Pourquoi les maires ne s’y opposent-ils pas ? On a beaucoup d’élus qui commencent à penser qu’il faudrait peut-être éviter de délivrer ces permis de construire. Mais ce n’est pas simple pour eux de s’opposer. Il y a une pression très forte des grands distributeurs, lesquels expliquent qu’ils vont créer des emplois ici, plutôt que là-bas. Alors que si des emplois sont bien créés, davantage encore sont détruits dans les centres. Par ailleurs, il y a une pression du consommateur pour voir arriver certaines marques.
Que faut-il faire? Il faut arrêter ! Refuser ces permis de construire. Attaquer en commission d’aménagement commercial. C’est aussi au consommateur d’adopter une attitude éthique : préfère-t-il faire vivre un commerçant du coin et sa famille ou avantager de grosses enseignes et leurs actionnaires ? On peut tous agir à notre niveau.
Êtes-vous optimiste ? Deux choses me rendent optimistes : le sujet émerge, d’abord. Il y a une demande générale d’information, de réflexion. On cartographie les phénomènes, on étudie, on va découvrir la ville à pied... Très important ça, découvrir la ville à pied. Il suffit de faire le trajet entre la gare de Toulon et l’embarcadère pour s’en rendre compte : ce n’est pas fléché, ce n’est pas organisé… Il y a tellement de choses à faire.
Et l’autre raison ? Je vois partout des gens très différents qui n’ont pas envie de se laisser faire. Des citoyens, des politiques, des associations pro-vélos, des commerçants… Ils se disent : « Notre ville, on y tient. C’est un endroit de rencontres, un lieu gorgé d’histoire qui doit vivre. » Ce n’est pas rien, une ville. Ça a un sens.

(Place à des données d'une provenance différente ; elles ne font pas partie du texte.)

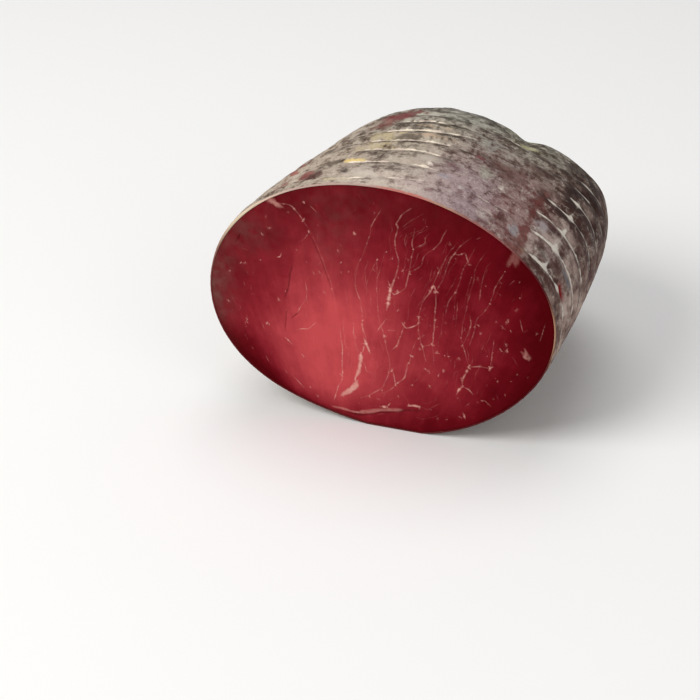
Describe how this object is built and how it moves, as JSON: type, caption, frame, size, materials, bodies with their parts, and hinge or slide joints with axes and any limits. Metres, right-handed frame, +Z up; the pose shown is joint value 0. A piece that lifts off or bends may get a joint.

Et confier la revitalisation d’un centre à un grand groupe, ne serait-ce pas une bonne idée ? Ce serait leur rêve, assurément ! N’oublions pas qu’ils ont une tentation monopolistique. Sauf que l’avantage de la ville, c’est la multiplicité d’acteurs. Tout le monde a sa chance, même des magasins indépendants.
Pourquoi, alors que la crise urbaine touche la France entière, aucun candidat à la présidentielle n’aborde le sujet ? Je pense simplement que ces candidats, qui sillonnent la France sans jamais rester plus de quelques heures au même endroit, ne voient pas la ville. Ce n’est pas dans leur radar et c’est une vraie ignorance de leur part.